Advertisement

SEMPER TALIO

The recent raids on England by German aerial forces have inspired in the attacked country a cry for retaliation. Let the German unprotected towns be shattered by the bombs of English raiders, and German women and children die as have the English, by that blind destruction against which there is no defence.

Fortunately those who control England's war policy have too much human wisdom to attempt a course in plan and achievement so vain. The law of requital is the law of the feud, whereby hate for the enemy is born and fostered in generation after generation, till the sum of accumulated hate will end in equal destruction. It is the law of the mob, which strives to repay by brutal sin the commission of a brutal sin. The talonic justice that demands suffering for the offender equal to that which he has inflicted is an outworn creed, fit only for the equity of barbarians.

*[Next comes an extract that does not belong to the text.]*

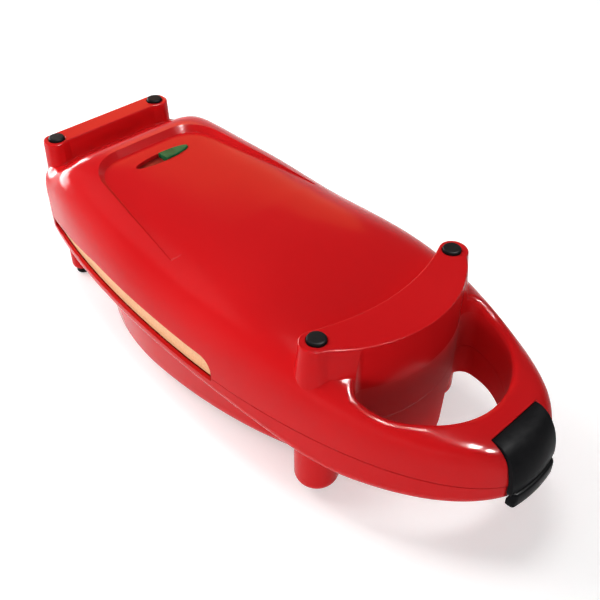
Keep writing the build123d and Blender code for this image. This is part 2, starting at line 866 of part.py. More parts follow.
def nose_room():
    """The flat on the base's nose behind the clip."""
    y = clip_front_y + clip_thickness + clip_nose_gap
    return band(y - clip_reach, y, clip_half_width + clip_side_gap)


def catch():
    """The ledge on the base's nose that the clip closes in front of."""
    y = clip_front_y + clip_thickness + clip_nose_gap
    depth = catch_depth + shell_wall / 2
    middle = y - catch_depth + depth / 2
    return Pos(0, middle, catch_z + catch_height / 2) * Box(2 * catch_half_width, depth, catch_height)


def clip_section(x):
    """Side view of the clip's outer form at x, bowed out towards the middle."""
    reach = clip_reach + clip_bow * (1 - (x / clip_half_width) ** 2)
    upper = EllipticalCenterArc((0, 0), reach, clip_rise, 90, arc_size=90)
    lower = EllipticalCenterArc((0, 0), reach, clip_fall, 180, arc_size=90)
    face = make_face([upper, lower, Line(lower @ 1, upper @ 0)])
    return Plane.YZ.offset(x) * Pos(clip_pivot_y, clip_waist_z) * face


def clip_lip():
    """The lip to pull at the clip's foot, bowed and with rounded ends."""
    front_y = clip_pivot_y - lip_reach
    rear_y = clip_front_y + clip_thickness
    end_y = front_y + lip_bow
    corners = [(-lip_half_width, end_y), (lip_half_width, end_y)]
    front = ThreePointArc(corners[0], (0, front_y), corners[1])
    sides = Polyline(corners[1], (lip_half_width, rear_y), (-lip_half_width, rear_y), corners[0])
    face = make_face([front, sides])
    face = fillet(face.vertices().sort_by(Axis.Y)[:2], lip_corner_radius)
    lip = slab(face, lip_low_z, lip_low_z + lip_height)
    flats = lip.faces().sort_by(Axis.Z)
    return fillet(flats[0].edges() + flats[-1].edges(), lip_edge_radius)


def latch_clip():
    """The clip on the nose: pivot barrel, bowed front and a lip to pull."""
    stations = [clip_half_width * share for share in (-1, -0.5, 0, 0.5, 1)]
    form = loft([clip_section(x) for x in stations])
    height = 2 * (clip_pivot_z - clip_foot_z)
    front_view = Pos(0, clip_pivot_z) * Rectangle(2 * clip_half_width, height)
    front_view = fillet(front_view.vertices().sort_by(Axis.Y)[:2], clip_corner_radius)
    form &= extrude(Plane.XZ * front_view, body_length, both=True)
    form -= side_prism(clip_nose(0), 2 * clip_half_width)
    barrel = Rot(0, 90, 0) * Cylinder(clip_barrel_radius, 2 * clip_half_width)
    body = form + Pos(0, clip_pivot_y, clip_pivot_z) * barrel + clip_lip()
    rear = clip_front_y + clip_thickness + clip_nose_gap - catch_depth - catch_gap
    top = catch_z + catch_height + catch_gap
    room = Box(2 * (catch_half_width + catch_gap), clip_reach, body_height)
    body -= Pos(0, rear + clip_reach / 2, top - body_height / 2) * room
    bore = Cylinder(clip_pin_radius + hinge_running_gap, body_width)
    return body - Pos(0, clip_pivot_y, clip_pivot_z) * Rot(0, 90, 0) * bore


def latch_pin():
    """The pin that the clip turns on, held in the lid's cheeks."""
    length = 2 * (clip_half_width + clip_side_gap + clip_pin_grip)
    return Pos(0, clip_pivot_y, clip_pivot_z) * Rot(0, 90, 0) * Cylinder(clip_pin_radius, length)


def hinge_pins():
    """A headed pin through each set of knuckles, held in the base's."""
    reach = lid_knuckle_width / 2 + knuckle_side_gap + base_knuckle_width
    pin = Cylinder(hinge_pin_radius, 2 * reach)
    head = Cylinder(hinge_pin_head_radius, hinge_pin_head_height)
    pin += Pos(0, 0, reach + hinge_pin_head_height / 2) * head
    return both_sides(Pos(hinge_spacing / 2, hinge_y, parting_z) * Rot(0, 90, 0) * pin)


def window_outline(inset=0.0):
    """The oval window for the two lamps."""
    return Pos(0, window_y) * Ellipse(window_half_length - inset, window_half_width - inset)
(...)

If German towns are destroyed in some wanton and tragedically useless way, it will not be the airmen who manned Germany's raiding machines who will be punished. It will not be those stern minds which ordered the raid, nor the nourishers of that fierce policy of conquest which has led Germany on through the ruin of nations and the ruin of our frail human morality to the goal for which she would almost pay her life. It is not the workers of evil who would suffer by any scheme of revenge that might be planned.

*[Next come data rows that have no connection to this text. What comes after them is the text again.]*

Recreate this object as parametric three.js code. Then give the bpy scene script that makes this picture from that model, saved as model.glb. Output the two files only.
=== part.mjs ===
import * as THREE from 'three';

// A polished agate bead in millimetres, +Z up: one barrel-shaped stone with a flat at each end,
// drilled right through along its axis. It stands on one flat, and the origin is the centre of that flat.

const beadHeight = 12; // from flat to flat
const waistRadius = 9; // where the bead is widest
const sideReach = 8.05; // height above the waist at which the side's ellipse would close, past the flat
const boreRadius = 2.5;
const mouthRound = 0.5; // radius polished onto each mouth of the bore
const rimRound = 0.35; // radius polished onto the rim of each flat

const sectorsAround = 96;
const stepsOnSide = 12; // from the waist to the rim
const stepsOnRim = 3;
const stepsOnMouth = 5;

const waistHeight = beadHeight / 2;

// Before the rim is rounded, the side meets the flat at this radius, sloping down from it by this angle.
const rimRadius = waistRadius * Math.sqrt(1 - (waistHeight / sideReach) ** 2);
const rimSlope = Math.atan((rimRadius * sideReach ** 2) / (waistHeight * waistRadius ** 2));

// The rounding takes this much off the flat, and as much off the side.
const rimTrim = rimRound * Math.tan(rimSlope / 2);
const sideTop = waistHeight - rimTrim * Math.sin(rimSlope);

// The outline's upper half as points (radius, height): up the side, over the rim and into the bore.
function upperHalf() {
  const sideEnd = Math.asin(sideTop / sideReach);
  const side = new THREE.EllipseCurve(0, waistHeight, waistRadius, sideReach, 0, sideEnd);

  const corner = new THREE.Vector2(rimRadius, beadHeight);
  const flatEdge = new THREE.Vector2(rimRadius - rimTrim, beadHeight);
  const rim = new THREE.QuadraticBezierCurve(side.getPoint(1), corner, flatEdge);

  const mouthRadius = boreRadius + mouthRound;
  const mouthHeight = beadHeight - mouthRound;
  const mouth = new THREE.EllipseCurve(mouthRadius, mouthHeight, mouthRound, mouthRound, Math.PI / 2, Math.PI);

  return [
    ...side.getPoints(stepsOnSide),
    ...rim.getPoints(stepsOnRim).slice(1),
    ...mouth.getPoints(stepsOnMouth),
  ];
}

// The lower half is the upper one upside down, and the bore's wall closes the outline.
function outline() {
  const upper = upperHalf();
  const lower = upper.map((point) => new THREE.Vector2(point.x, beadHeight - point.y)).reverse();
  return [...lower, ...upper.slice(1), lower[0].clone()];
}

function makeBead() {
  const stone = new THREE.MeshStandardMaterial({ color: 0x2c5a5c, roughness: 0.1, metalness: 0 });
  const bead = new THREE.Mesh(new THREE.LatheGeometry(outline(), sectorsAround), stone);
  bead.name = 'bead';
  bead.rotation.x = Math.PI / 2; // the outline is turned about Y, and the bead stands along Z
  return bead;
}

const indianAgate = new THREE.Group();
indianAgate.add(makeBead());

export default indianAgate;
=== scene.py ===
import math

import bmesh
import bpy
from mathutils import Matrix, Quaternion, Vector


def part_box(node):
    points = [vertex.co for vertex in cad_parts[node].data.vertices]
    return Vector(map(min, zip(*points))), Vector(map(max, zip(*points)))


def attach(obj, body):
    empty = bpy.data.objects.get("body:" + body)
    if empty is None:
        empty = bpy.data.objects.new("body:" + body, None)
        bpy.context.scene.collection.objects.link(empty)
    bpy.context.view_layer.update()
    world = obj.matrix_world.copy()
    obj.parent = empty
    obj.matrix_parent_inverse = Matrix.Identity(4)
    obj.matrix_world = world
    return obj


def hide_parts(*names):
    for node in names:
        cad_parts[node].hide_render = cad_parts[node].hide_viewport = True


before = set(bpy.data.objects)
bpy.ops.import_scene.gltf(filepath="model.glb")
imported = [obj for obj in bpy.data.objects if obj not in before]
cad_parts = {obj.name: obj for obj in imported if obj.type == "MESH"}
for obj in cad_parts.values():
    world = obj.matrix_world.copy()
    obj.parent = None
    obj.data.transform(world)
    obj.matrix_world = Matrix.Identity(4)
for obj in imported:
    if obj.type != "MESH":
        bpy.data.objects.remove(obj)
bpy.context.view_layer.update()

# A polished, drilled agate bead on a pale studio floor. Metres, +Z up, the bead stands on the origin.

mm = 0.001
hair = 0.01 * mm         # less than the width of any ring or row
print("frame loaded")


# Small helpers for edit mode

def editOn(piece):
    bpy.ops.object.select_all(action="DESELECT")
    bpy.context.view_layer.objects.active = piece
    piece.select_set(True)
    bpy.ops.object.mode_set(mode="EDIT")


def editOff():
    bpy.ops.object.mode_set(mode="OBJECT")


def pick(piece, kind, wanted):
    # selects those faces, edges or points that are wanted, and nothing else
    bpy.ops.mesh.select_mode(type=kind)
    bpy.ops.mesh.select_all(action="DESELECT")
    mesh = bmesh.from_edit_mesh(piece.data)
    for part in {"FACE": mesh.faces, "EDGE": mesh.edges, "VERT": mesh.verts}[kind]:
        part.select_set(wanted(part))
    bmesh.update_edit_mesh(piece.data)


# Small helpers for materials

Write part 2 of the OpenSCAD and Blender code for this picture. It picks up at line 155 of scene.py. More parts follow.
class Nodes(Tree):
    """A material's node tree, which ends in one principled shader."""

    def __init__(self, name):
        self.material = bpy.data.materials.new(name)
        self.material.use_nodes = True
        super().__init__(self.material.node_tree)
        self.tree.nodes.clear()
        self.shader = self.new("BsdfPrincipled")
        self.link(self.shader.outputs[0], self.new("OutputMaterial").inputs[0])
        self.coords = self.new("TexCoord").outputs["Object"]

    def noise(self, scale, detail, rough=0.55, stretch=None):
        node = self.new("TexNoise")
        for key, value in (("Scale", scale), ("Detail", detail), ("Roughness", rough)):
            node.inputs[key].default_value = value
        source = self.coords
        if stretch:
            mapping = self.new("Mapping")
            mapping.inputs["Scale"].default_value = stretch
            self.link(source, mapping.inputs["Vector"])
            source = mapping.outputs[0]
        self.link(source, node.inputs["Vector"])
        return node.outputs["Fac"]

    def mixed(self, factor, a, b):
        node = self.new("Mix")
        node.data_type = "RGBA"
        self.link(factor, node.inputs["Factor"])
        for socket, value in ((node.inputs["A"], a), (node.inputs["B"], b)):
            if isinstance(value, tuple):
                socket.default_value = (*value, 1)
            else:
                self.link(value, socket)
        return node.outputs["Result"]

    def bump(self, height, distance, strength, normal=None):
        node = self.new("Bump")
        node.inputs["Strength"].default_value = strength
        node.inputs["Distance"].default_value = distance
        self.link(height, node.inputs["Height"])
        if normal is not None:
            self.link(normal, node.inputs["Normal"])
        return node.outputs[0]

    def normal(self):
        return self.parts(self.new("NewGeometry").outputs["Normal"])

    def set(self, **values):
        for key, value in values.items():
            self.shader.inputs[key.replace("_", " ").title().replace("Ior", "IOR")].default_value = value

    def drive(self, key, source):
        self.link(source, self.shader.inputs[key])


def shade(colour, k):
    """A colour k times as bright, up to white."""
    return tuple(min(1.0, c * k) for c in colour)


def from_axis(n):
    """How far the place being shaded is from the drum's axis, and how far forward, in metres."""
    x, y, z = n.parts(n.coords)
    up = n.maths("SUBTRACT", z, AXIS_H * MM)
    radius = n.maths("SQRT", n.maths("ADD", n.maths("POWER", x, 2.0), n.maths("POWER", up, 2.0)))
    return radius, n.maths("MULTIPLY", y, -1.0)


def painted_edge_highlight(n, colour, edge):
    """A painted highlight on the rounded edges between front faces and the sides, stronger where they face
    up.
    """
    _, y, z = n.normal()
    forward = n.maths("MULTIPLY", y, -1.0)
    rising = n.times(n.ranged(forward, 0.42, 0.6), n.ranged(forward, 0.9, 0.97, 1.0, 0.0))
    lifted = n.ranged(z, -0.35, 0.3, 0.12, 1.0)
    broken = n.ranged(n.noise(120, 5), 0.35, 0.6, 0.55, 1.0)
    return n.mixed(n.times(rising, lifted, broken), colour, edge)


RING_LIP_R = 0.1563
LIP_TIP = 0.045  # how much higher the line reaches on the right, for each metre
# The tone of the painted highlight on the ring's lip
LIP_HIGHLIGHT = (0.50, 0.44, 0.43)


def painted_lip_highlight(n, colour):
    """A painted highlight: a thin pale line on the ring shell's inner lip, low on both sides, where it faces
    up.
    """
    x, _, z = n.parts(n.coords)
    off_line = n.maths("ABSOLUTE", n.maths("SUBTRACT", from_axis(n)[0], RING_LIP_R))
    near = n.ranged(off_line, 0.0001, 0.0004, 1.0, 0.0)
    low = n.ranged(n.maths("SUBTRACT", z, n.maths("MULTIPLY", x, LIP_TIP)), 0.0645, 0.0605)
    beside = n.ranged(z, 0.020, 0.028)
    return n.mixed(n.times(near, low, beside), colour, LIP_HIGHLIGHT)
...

We must remember, should our armies enter into Germany for the complete submission of her stubborn people, that not by the torch nor by the sword may Belgium be avenged. For that there is no atonement. The burning of every German city and the death of every man who defends his invaded country would not bring back one murdered Belgian citizen, would not uprear one razed hamlet, would not make clean one sin.

That which is done may not be undone, even by the deepest suffering of the doer. We have that promise which says: "Vergeance is mine; I will repay." But we, for all we may do, cannot repay, not even to the barest fraction. That is the tragedy of justice.